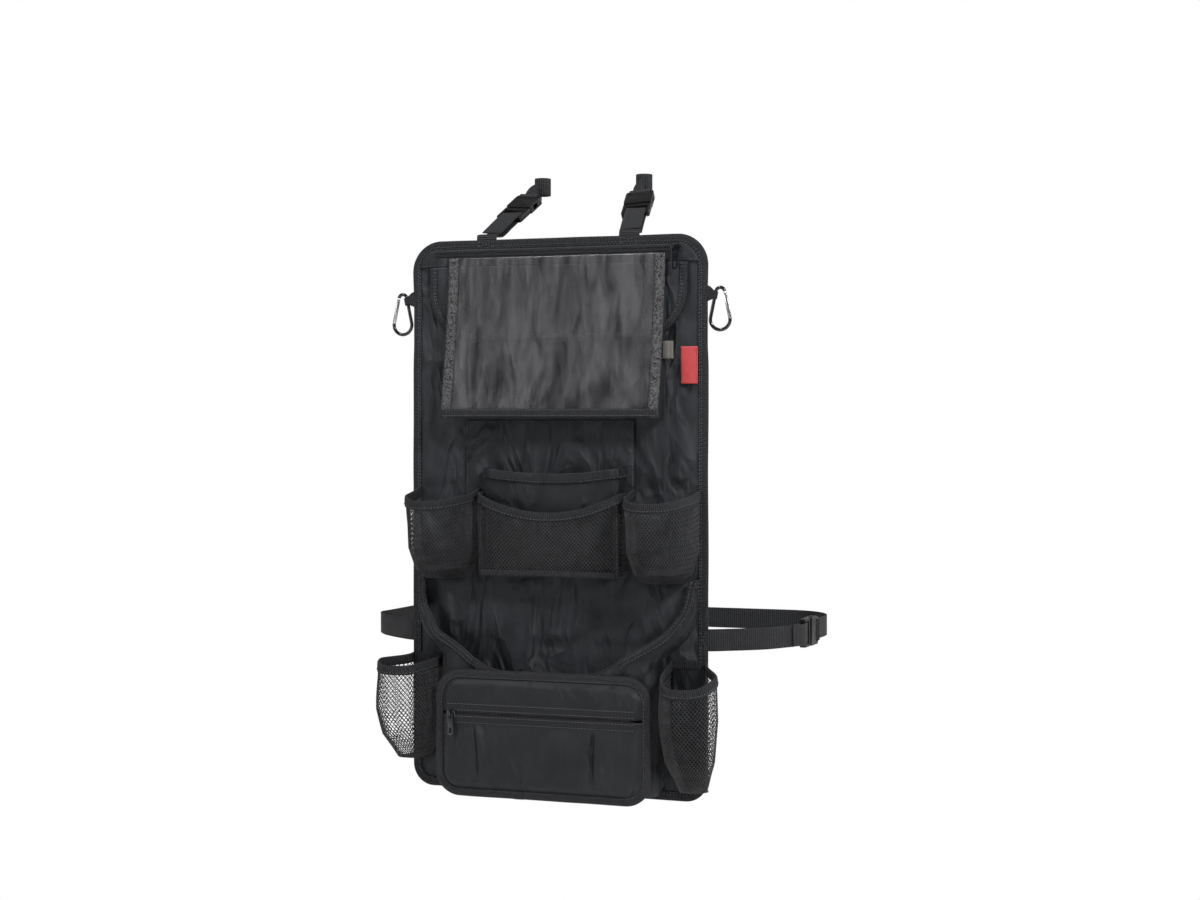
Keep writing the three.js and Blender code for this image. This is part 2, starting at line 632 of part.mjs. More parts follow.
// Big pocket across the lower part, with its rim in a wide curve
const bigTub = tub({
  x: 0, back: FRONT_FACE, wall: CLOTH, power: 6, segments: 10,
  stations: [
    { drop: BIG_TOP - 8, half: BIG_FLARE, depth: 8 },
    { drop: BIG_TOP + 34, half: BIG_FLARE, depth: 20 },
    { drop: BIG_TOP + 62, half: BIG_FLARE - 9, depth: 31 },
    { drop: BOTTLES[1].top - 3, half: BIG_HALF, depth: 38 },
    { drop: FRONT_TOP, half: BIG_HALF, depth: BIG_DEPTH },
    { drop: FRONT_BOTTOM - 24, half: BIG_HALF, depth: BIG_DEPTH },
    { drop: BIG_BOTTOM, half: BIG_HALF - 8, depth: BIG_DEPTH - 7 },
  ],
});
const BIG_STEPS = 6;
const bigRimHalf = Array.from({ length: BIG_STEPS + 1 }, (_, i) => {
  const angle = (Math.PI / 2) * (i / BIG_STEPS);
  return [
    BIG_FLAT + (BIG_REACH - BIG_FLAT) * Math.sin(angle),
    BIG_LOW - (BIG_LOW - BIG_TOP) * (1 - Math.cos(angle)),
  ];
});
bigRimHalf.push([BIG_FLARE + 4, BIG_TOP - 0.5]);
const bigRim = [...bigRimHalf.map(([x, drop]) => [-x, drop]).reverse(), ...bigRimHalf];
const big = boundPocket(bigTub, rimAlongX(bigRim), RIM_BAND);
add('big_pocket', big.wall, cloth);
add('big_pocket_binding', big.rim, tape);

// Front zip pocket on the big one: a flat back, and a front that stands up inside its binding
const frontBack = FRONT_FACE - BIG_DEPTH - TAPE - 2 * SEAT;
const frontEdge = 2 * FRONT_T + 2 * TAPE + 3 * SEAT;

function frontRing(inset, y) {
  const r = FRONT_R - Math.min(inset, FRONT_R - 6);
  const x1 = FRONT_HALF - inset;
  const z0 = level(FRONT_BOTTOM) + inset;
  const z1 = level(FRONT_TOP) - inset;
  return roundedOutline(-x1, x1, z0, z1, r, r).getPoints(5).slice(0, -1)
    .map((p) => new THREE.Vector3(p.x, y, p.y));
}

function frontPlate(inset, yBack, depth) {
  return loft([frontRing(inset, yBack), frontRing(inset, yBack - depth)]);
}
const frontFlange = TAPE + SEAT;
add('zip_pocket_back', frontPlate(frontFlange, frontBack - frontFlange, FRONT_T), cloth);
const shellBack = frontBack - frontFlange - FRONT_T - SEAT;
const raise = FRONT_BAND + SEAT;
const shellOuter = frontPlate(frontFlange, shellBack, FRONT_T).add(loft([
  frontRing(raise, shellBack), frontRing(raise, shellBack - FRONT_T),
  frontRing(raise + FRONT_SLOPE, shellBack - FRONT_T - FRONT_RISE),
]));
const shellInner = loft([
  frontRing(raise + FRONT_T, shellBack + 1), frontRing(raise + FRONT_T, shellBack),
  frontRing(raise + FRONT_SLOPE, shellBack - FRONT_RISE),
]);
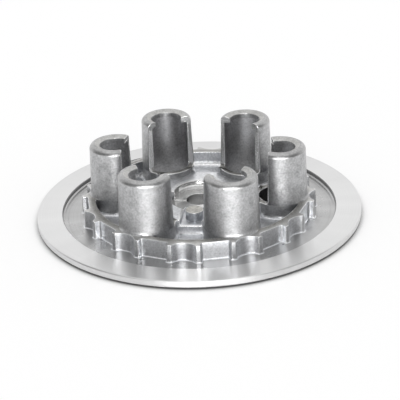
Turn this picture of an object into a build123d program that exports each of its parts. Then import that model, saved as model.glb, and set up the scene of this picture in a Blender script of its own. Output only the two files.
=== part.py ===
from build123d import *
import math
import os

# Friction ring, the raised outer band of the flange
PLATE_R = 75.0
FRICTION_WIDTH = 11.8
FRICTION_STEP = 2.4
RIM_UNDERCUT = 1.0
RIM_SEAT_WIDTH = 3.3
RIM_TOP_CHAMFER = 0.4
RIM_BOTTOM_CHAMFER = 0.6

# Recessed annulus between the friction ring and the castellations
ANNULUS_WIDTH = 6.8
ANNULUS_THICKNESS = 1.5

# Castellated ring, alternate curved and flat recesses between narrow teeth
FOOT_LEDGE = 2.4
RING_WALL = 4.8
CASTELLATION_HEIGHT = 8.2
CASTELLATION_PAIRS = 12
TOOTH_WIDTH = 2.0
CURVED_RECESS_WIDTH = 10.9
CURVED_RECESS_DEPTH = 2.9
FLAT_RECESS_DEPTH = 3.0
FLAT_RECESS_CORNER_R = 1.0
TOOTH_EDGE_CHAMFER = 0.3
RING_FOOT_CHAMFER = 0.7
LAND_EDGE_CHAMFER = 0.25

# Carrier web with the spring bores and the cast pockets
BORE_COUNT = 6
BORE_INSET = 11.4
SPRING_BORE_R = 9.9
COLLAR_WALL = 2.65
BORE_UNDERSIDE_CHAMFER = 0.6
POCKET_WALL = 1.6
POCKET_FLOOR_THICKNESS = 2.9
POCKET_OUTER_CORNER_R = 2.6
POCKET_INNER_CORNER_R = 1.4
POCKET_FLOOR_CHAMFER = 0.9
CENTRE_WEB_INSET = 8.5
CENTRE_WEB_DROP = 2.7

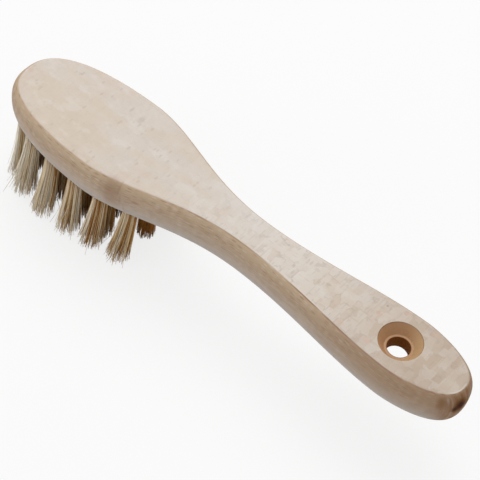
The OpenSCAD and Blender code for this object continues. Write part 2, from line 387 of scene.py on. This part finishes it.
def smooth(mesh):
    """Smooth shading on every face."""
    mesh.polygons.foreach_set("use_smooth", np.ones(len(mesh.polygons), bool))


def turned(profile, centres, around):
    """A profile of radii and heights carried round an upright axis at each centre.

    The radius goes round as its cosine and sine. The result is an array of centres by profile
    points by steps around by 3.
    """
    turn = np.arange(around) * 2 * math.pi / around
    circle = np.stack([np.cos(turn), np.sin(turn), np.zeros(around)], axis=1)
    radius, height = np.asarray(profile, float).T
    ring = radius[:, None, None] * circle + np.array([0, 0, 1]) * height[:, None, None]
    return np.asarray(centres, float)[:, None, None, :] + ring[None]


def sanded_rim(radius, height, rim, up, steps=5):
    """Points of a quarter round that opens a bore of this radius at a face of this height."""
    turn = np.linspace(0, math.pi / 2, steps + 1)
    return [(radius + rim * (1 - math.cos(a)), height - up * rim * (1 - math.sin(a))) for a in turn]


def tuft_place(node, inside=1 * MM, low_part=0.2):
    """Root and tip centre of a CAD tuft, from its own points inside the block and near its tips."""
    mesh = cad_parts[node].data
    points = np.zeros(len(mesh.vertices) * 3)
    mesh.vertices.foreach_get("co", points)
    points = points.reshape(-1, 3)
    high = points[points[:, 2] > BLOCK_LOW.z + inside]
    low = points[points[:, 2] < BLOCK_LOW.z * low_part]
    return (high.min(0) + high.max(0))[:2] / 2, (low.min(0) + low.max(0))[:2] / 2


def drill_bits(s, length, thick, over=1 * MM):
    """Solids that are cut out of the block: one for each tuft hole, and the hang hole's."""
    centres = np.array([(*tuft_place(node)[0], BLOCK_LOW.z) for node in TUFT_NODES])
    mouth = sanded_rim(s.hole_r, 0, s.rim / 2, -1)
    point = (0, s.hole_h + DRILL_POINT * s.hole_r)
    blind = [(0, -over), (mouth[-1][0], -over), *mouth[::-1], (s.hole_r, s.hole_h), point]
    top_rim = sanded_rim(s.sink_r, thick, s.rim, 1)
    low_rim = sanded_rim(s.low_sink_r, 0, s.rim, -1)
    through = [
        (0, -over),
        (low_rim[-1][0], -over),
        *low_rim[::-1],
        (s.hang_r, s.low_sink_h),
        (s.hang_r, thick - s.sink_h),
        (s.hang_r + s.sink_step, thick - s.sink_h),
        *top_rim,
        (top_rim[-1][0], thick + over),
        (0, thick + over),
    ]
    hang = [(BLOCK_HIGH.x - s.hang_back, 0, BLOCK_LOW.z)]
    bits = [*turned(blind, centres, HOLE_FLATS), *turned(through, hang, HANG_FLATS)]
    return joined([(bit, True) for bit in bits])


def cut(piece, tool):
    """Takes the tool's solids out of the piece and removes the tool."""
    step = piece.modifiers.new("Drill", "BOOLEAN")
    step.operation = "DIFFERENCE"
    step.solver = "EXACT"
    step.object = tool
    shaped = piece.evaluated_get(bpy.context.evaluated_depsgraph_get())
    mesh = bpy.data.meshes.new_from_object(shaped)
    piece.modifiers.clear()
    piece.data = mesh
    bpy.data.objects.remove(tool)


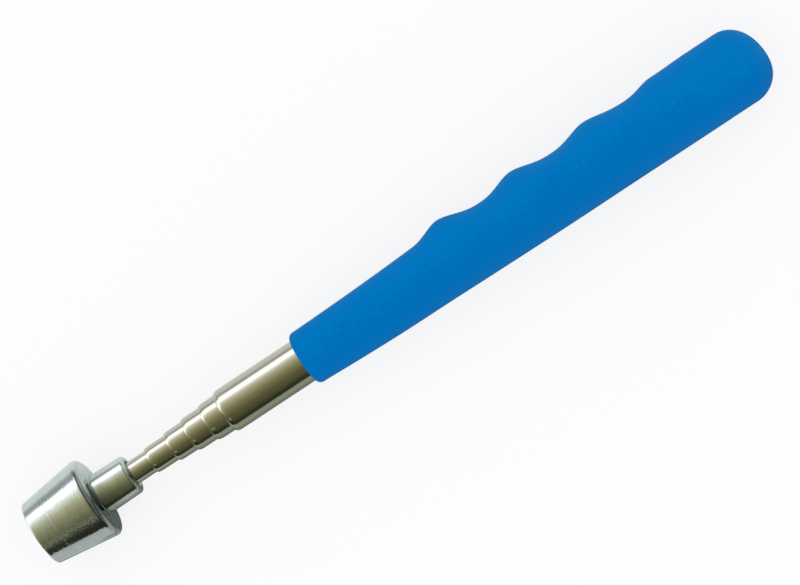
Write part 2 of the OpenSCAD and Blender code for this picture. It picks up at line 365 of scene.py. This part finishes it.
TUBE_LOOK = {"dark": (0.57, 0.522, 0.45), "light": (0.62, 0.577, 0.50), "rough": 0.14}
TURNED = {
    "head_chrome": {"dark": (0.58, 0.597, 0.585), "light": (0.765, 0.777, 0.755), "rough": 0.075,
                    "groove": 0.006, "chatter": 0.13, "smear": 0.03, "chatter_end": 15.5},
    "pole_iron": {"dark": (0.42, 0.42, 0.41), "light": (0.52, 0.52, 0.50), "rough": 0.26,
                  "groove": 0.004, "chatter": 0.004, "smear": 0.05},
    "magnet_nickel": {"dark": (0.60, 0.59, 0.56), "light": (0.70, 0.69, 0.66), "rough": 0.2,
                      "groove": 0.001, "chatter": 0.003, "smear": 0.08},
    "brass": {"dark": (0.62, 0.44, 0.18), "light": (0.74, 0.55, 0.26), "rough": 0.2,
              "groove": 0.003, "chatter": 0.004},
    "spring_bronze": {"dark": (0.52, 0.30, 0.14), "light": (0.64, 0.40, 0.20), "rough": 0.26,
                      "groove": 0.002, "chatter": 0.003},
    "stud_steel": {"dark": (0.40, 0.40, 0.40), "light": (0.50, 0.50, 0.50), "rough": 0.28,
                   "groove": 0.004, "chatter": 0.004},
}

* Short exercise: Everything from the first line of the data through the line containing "const frontEdge = 2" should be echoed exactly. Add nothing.

* Answer to the exercise:
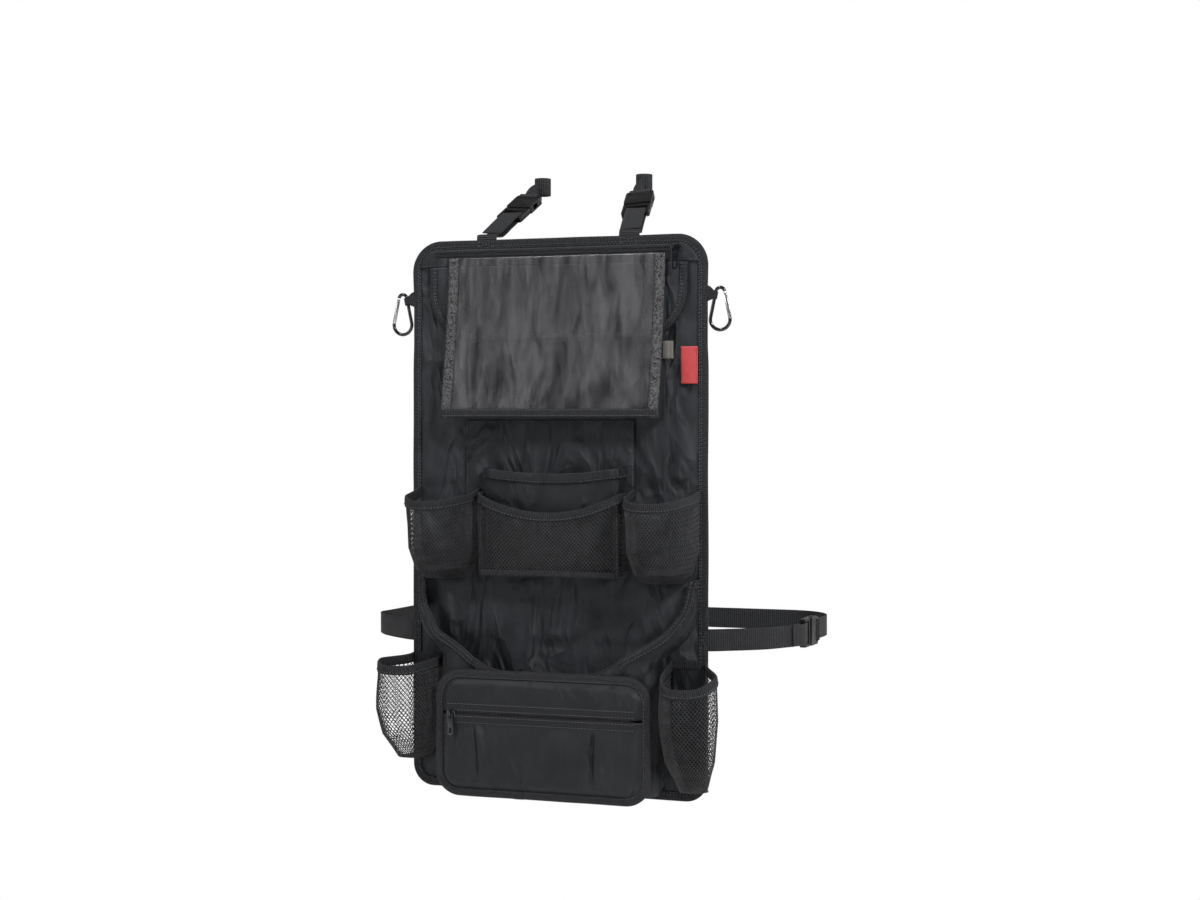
Keep writing the three.js and Blender code for this image. This is part 2, starting at line 632 of part.mjs. More parts follow.
// Big pocket across the lower part, with its rim in a wide curve
const bigTub = tub({
  x: 0, back: FRONT_FACE, wall: CLOTH, power: 6, segments: 10,
  stations: [
    { drop: BIG_TOP - 8, half: BIG_FLARE, depth: 8 },
    { drop: BIG_TOP + 34, half: BIG_FLARE, depth: 20 },
    { drop: BIG_TOP + 62, half: BIG_FLARE - 9, depth: 31 },
    { drop: BOTTLES[1].top - 3, half: BIG_HALF, depth: 38 },
    { drop: FRONT_TOP, half: BIG_HALF, depth: BIG_DEPTH },
    { drop: FRONT_BOTTOM - 24, half: BIG_HALF, depth: BIG_DEPTH },
    { drop: BIG_BOTTOM, half: BIG_HALF - 8, depth: BIG_DEPTH - 7 },
  ],
});
const BIG_STEPS = 6;
const bigRimHalf = Array.from({ length: BIG_STEPS + 1 }, (_, i) => {
  const angle = (Math.PI / 2) * (i / BIG_STEPS);
  return [
    BIG_FLAT + (BIG_REACH - BIG_FLAT) * Math.sin(angle),
    BIG_LOW - (BIG_LOW - BIG_TOP) * (1 - Math.cos(angle)),
  ];
});
bigRimHalf.push([BIG_FLARE + 4, BIG_TOP - 0.5]);
const bigRim = [...bigRimHalf.map(([x, drop]) => [-x, drop]).reverse(), ...bigRimHalf];
const big = boundPocket(bigTub, rimAlongX(bigRim), RIM_BAND);
add('big_pocket', big.wall, cloth);
add('big_pocket_binding', big.rim, tape);

// Front zip pocket on the big one: a flat back, and a front that stands up inside its binding
const frontBack = FRONT_FACE - BIG_DEPTH - TAPE - 2 * SEAT;
const frontEdge = 2 * FRONT_T + 2 * TAPE + 3 * SEAT;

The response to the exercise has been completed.